Which lines below fall between the one containing "function piece(name, geometry, color, roughness)" and the one containing "points = [vertex.co"? Repeat them exactly, counting both of those lines, and add nothing else.

*** SUPPLIED DATA ***

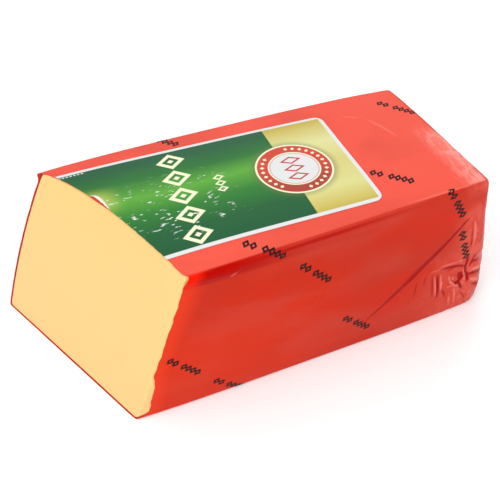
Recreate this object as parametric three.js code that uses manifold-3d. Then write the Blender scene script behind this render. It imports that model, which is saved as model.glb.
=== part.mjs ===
// A part-used catering block of gouda: the pale cheese with its slanted cut face, the red shrink film
// that still covers every side but the cut, and the printed label on top, cut through with the block.
// Millimetres, +Z up. The block lies along X with its cut end towards -X. The origin is the middle of
// the underside of the whole object's bounding box.

import * as THREE from "three";
import Module from "manifold-3d";

const wasm = await Module();
wasm.setup();

// Block
const WIDTH = 100; // across the top at the cut end
const HEIGHT = 90; // floor to the top of the label at the cut end
const NEAR_EDGE_LENGTH = 156; // near top edge, from the cut to the far end
const BASE_FLARE = 2; // how much wider each side is at the floor, at the cut end; none at the far end
const NEAR_BULGE = 1; // how far the near side bellies out at half height
const BACK_BULGE = 2.5; // and the back
const SWELL = 1.2; // how much fuller the block is along its middle, on the sides and the top
const FAR_TAPER = 5; // how much each side closes in at the far end
const FAR_RISE = 3; // how much the top edges climb towards the far end
const CUT_SKEW = THREE.MathUtils.degToRad(25); // turn of the cut, seen from above
const CUT_LEAN = THREE.MathUtils.degToRad(22); // lean of the cut, out towards the floor
const FAR_SKEW = THREE.MathUtils.degToRad(4.5);
const FAR_LEAN = THREE.MathUtils.degToRad(11.5);

// Roundings
const TOP_RADIUS = 2.2; // long top edges
const BASE_RADIUS = 2.2; // long bottom edges
const FAR_RADIUS_TOP = 3; // round the far end, at the top
const FAR_RADIUS_BASE = 18; // and at the floor
const CUT_CROWN = 1.4; // how far the top domes between its edges, at the cut end
const FAR_CROWN = 0.8; // and at the far end

// Wrapping, with the clearance that keeps one piece off the next
const CLEARANCE = 0.3;
const FILM_WALL = 0.5;
const LABEL_THICKNESS = 0.3;
const LABEL_END = 100.6; // the label's far end, along the block from the near top corner of the cut
const LABEL_WIDTH = 74;
const LABEL_OFFSET = -2.9; // middle of the label's far end, across the block
const LABEL_DRIFT = THREE.MathUtils.degToRad(2.4); // how far its long sides run off the block's
const LABEL_RADIUS = 4.5;

const CORNER_STEPS = 4;
const CROWN_STEPS = 8;
const SIDE_STEPS = 6;
const LENGTH_STEPS = 8;
const ROUND_STEPS = 6;

const halfWidth = WIDTH / 2;
const crownHeight = HEIGHT - LABEL_THICKNESS - CLEARANCE;
const edgeHeight = crownHeight - CUT_CROWN;
const lerp = THREE.MathUtils.lerp;

// The plane of the cut, which meets the near top edge at x = 0.
function cutX(y, z) {
  return -(y + halfWidth) * Math.tan(CUT_SKEW) - (edgeHeight - z) * Math.tan(CUT_LEAN);
}

// The plane of the uncut far end.
function farX(y, z) {
  const across = y + halfWidth - FAR_TAPER;
  return NEAR_EDGE_LENGTH - across * Math.tan(FAR_SKEW) + (edgeHeight - z) * Math.tan(FAR_LEAN);
}

function farRadius(z) {
  return lerp(FAR_RADIUS_BASE, FAR_RADIUS_TOP, THREE.MathUtils.clamp(z / edgeHeight, 0, 1));
}

// The block's outline in Y and Z, a share s of the way from the cut to the far end, brought in by inset.
function section(s, inset) {
  const fullness = SWELL * (1 - (2 * THREE.MathUtils.clamp(s, 0, 1) - 1) ** 4);
  const topHalf = halfWidth - FAR_TAPER * s + fullness - inset;
  const floor = inset;
  const edge = edgeHeight + FAR_RISE * s + fullness - inset;
  const crown = lerp(CUT_CROWN, FAR_CROWN, s);
  const foot = floor + BASE_RADIUS;
  const shoulder = edge - TOP_RADIUS;
  // How far a side stands from the middle line, a share up of the way from its foot to its shoulder.
  const flare = BASE_FLARE * (1 - s);
  const side = (up, bulge) => topHalf + flare * (1 - up) + 4 * bulge * up * (1 - up);
  const nearFoot = -side(0, NEAR_BULGE);
  const backFoot = side(0, BACK_BULGE);
  const outline = new THREE.Path();
  outline.moveTo(nearFoot + BASE_RADIUS, floor);
  outline.lineTo(backFoot - BASE_RADIUS, floor);
  outline.quadraticCurveTo(backFoot, floor, backFoot, foot);
  for (let i = 1; i <= SIDE_STEPS; i++) {
    const up = i / SIDE_STEPS;
    outline.lineTo(side(up, BACK_BULGE), lerp(foot, shoulder, up));
  }
  outline.quadraticCurveTo(topHalf, edge, topHalf - TOP_RADIUS, edge);
  const reach = topHalf - TOP_RADIUS;
  for (let i = 1; i <= CROWN_STEPS; i++) {
    const y = lerp(reach, -reach, i / CROWN_STEPS);
    outline.lineTo(y, edge + crown * (1 - (y / reach) ** 4));
  }
  outline.quadraticCurveTo(-topHalf, edge, -topHalf, shoulder);
  for (let i = 1; i <= SIDE_STEPS; i++) {
    const down = 1 - i / SIDE_STEPS;
    outline.lineTo(-side(down, NEAR_BULGE), lerp(foot, shoulder, down));
  }
  outline.quadraticCurveTo(nearFoot, floor, nearFoot + BASE_RADIUS, floor);
  return outline.getPoints(CORNER_STEPS).slice(0, -1);
}

// One closed loaf, inset millimetres inside the film's outer face. It starts a share start of its
// length from the cut: 0 is the cut itself, and a negative share runs out past it.
function loaf(inset, start = 0) {
  const rings = [];
  for (let i = 0; i <= LENGTH_STEPS; i++) {
    const s = lerp(start, 1, i / LENGTH_STEPS);
    const ring = section(s, inset).map(({ x: y, y: z }) => {
      const end = farX(y, z) - farRadius(z) - inset;
      return new THREE.Vector3(lerp(cutX(y, z), end, s), y, z);
    });
    rings.push(ring);
  }
  const middle = (edgeHeight + FAR_RISE) / 2;
  const side = halfWidth - FAR_TAPER;
  for (let i = 1; i <= ROUND_STEPS; i++) {
    const turn = (Math.PI / 2) * (i / ROUND_STEPS);
    const ring = section(1, inset).map(({ x, y: height }) => {
      const radius = farRadius(height);
      const pull = radius * (1 - Math.cos(turn));
      const y = x * (1 - pull / side);
      const z = middle + (height - middle) * (1 - pull / middle);
      return new THREE.Vector3(farX(y, z) - inset - radius * (1 - Math.sin(turn)), y, z);
    });
    rings.push(ring);
  }
  return closedSkin(rings);
}

// Joins rings of equal count into one closed body, with a flat fan over each end.
function closedSkin(rings) {
  const count = rings[0].length;
  const points = rings.flat();
  const first = points.length;
  const last = first + 1;
  points.push(middleOf(rings[0]), middleOf(rings[rings.length - 1]));
  const index = [];
  for (let r = 0; r + 1 < rings.length; r++) {
    for (let i = 0; i < count; i++) {
      const a = r * count + i;
      const b = r * count + ((i + 1) % count);
      index.push(a, b, b + count, a, b + count, a + count);
    }
  }
  const end = (rings.length - 1) * count;
  for (let i = 0; i < count; i++) {
    const next = (i + 1) % count;
    index.push(first, next, i);
    index.push(last, end + i, end + next);
  }
  const skin = new THREE.BufferGeometry().setFromPoints(points);
  skin.setIndex(index);
  return skin;
}

function middleOf(ring) {
  const sum = ring.reduce((total, point) => total.add(point), new THREE.Vector3());
  return sum.divideScalar(ring.length);
}

// Between three.js geometry and manifold-3d's solids.
function toSolid(geometry) {
  return new wasm.Manifold(
    new wasm.Mesh({
      numProp: 3,
      vertProperties: new Float32Array(geometry.attributes.position.array),
      triVerts: new Uint32Array(geometry.index.array),
    }),
  );
}

function toGeometry(solid) {
  const mesh = solid.getMesh();
  const geometry = new THREE.BufferGeometry();
  geometry.setAttribute("position", new THREE.BufferAttribute(mesh.vertProperties, 3));
  geometry.setIndex(new THREE.BufferAttribute(mesh.triVerts, 1));
  geometry.computeVertexNormals();
  return geometry;
}

// Film: the skin between two loaves. The inner one runs out past the cut, which leaves that end open.
function filmGeometry() {
  return toGeometry(toSolid(loaf(0)).subtract(toSolid(loaf(FILM_WALL, -0.05))));
}

// The label's outline from above: rounded at the far end, and running out past the cut, which trims it.
function labelPrism() {
  const half = LABEL_WIDTH / 2;
  const beyondCut = -HEIGHT;
  const outline = [
    [beyondCut, -half],
    ...cornerArc(LABEL_END - LABEL_RADIUS, LABEL_RADIUS - half, -Math.PI / 2),
    ...cornerArc(LABEL_END - LABEL_RADIUS, half - LABEL_RADIUS, 0),
    [beyondCut, half],
  ].map(([x, y]) => [x, y + LABEL_OFFSET + (LABEL_END - x) * Math.tan(LABEL_DRIFT)]);
  const low = outline.map(([x, y]) => new THREE.Vector3(x, y, HEIGHT / 2));
  const high = outline.map(([x, y]) => new THREE.Vector3(x, y, HEIGHT * 1.5));
  return closedSkin([low, high]);
}

function cornerArc(x, y, from) {
  const points = [];
  for (let i = 0; i <= CORNER_STEPS; i++) {
    const turn = from + (Math.PI / 2) * (i / CORNER_STEPS);
    points.push([x + LABEL_RADIUS * Math.cos(turn), y + LABEL_RADIUS * Math.sin(turn)]);
  }
  return points;
}

// Label: the same kind of skin just outside the film, kept only inside its outline.
function labelGeometry() {
  const upper = toSolid(loaf(-(CLEARANCE + LABEL_THICKNESS)));
  const lower = toSolid(loaf(-CLEARANCE, -0.05));
  return toGeometry(upper.subtract(lower).intersect(toSolid(labelPrism())));
}

function piece(name, geometry, color, roughness) {
  const mesh = new THREE.Mesh(
    geometry,
    new THREE.MeshStandardMaterial({ color, roughness, metalness: 0 }),
  );
  mesh.name = name;
  return mesh;
}

const block = new THREE.Group();
block.add(piece("cheese_block", toGeometry(toSolid(loaf(FILM_WALL + CLEARANCE))), 0xfadf96, 0.5));
block.add(piece("shrink_film", filmGeometry(), 0xdd4433, 0.25));
block.add(piece("top_label", labelGeometry(), 0x2f7a45, 0.35));

const bounds = new THREE.Box3().setFromObject(block);
const centre = bounds.getCenter(new THREE.Vector3());
block.position.set(-centre.x, -centre.y, -bounds.min.z);

export default block;
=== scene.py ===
# A part-used catering block of gouda, lying on a pale floor: the cheese, the red shrink film that still
# covers all of it but the cut, the marks printed on the film, and the label, cut through with the block.
import math

import bmesh
import bpy
import numpy as np
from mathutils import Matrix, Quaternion, Vector


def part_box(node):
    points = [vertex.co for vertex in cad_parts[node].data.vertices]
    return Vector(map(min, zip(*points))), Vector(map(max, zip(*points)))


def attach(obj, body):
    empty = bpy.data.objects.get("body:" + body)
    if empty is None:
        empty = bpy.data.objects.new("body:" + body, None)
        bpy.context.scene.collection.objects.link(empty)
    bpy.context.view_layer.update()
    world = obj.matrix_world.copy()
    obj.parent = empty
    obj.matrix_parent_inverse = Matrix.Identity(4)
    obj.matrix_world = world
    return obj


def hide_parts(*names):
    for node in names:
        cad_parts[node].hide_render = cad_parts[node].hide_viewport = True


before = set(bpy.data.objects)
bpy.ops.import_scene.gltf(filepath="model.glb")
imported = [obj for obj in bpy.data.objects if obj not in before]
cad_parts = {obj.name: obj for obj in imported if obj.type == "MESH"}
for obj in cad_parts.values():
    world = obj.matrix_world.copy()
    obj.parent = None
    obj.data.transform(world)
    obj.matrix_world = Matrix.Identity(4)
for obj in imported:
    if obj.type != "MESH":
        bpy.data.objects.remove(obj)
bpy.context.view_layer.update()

# The cheese.
# One firm, pale yellow solid pressed in a loaf mould, sliced through at a slant with a long knife or a
# wire. The cut face is bare; a strip of its near side shows where the film has shrunk back.
MM = 0.001  # shapes are worked out in millimetres and made in metres
HALF_WIDTH = 50.0
EDGE_HEIGHT = 88.0  # the long top edges at the cut end
NEAR_EDGE_LENGTH = 156.0
BASE_FLARE = 2.0  # wider at the foot of each side
NEAR_BULGE = 1.0
BACK_BULGE = 2.5
SWELL = 1.2  # fuller between the ends
FAR_TAPER = 5.0  # in from each side
FAR_RISE = 3.0
FAR_SKEW = math.tan(math.radians(4.5))
FAR_LEAN = math.tan(math.radians(11.5))
TOP_RADIUS = 2.2
BASE_RADIUS = 2.2
FAR_RADIUS_TOP = 3.0
FAR_RADIUS_BASE = 18.0
CUT_CROWN = 1.4
FAR_CROWN = 0.8
CHEESE_INSET = 0.62  # in from the film's outer face
CUT_EDGE_RADIUS = 1.1  # of the cheese's edge round the cut
CUT_EDGE_DEPTH = 0.66  # how far that edge falls back from the cut
CUT_BOW = 3.9  # how far the top of the cut bows into the block
CHEESE_COLUMNS = (20, 3, 40, 3, 44, 30)  # half base, base corner, near side, top corner, top, back side


def cut_plane():
    """Unit normal and middle, in millimetres, of the cheese's flat cut face."""
    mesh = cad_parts["cheese_block"].data
    faces = [f for f in mesh.polygons if f.normal.x < -0.7]
    area = sum(f.area for f in faces)
    normal = sum((f.normal * f.area for f in faces), Vector()) / area
    middle = sum((f.center * f.area for f in faces), Vector()) / area
    return np.array(normal.normalized()), np.array(middle) / MM


CUT_NORMAL, CUT_MIDDLE = cut_plane()


def cut_x(y, z):
    """Where the cut lies along the block, at a place across it and a height."""
    across = CUT_NORMAL[1] * (y - CUT_MIDDLE[1]) + CUT_NORMAL[2] * (z - CUT_MIDDLE[2])
    share = np.clip((y + HALF_WIDTH) / (2 * HALF_WIDTH), 0, 1)
    bow = CUT_BOW * np.sin(math.pi * share**1.3) * np.clip(z / EDGE_HEIGHT, 0, 1) ** 3
    return CUT_MIDDLE[0] - across / CUT_NORMAL[0] + bow


NEAR_CORNER = cut_x(-HALF_WIDTH, EDGE_HEIGHT)  # the near top corner of the cut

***

_RESPONSE TO THE TASK_.
function piece(name, geometry, color, roughness) {
  const mesh = new THREE.Mesh(
    geometry,
    new THREE.MeshStandardMaterial({ color, roughness, metalness: 0 }),
  );
  mesh.name = name;
  return mesh;
}

const block = new THREE.Group();
block.add(piece("cheese_block", toGeometry(toSolid(loaf(FILM_WALL + CLEARANCE))), 0xfadf96, 0.5));
block.add(piece("shrink_film", filmGeometry(), 0xdd4433, 0.25));
block.add(piece("top_label", labelGeometry(), 0x2f7a45, 0.35));

const bounds = new THREE.Box3().setFromObject(block);
const centre = bounds.getCenter(new THREE.Vector3());
block.position.set(-centre.x, -centre.y, -bounds.min.z);

export default block;
=== scene.py ===
# A part-used catering block of gouda, lying on a pale floor: the cheese, the red shrink film that still
# covers all of it but the cut, the marks printed on the film, and the label, cut through with the block.
import math

import bmesh
import bpy
import numpy as np
from mathutils import Matrix, Quaternion, Vector


def part_box(node):
    points = [vertex.co for vertex in cad_parts[node].data.vertices]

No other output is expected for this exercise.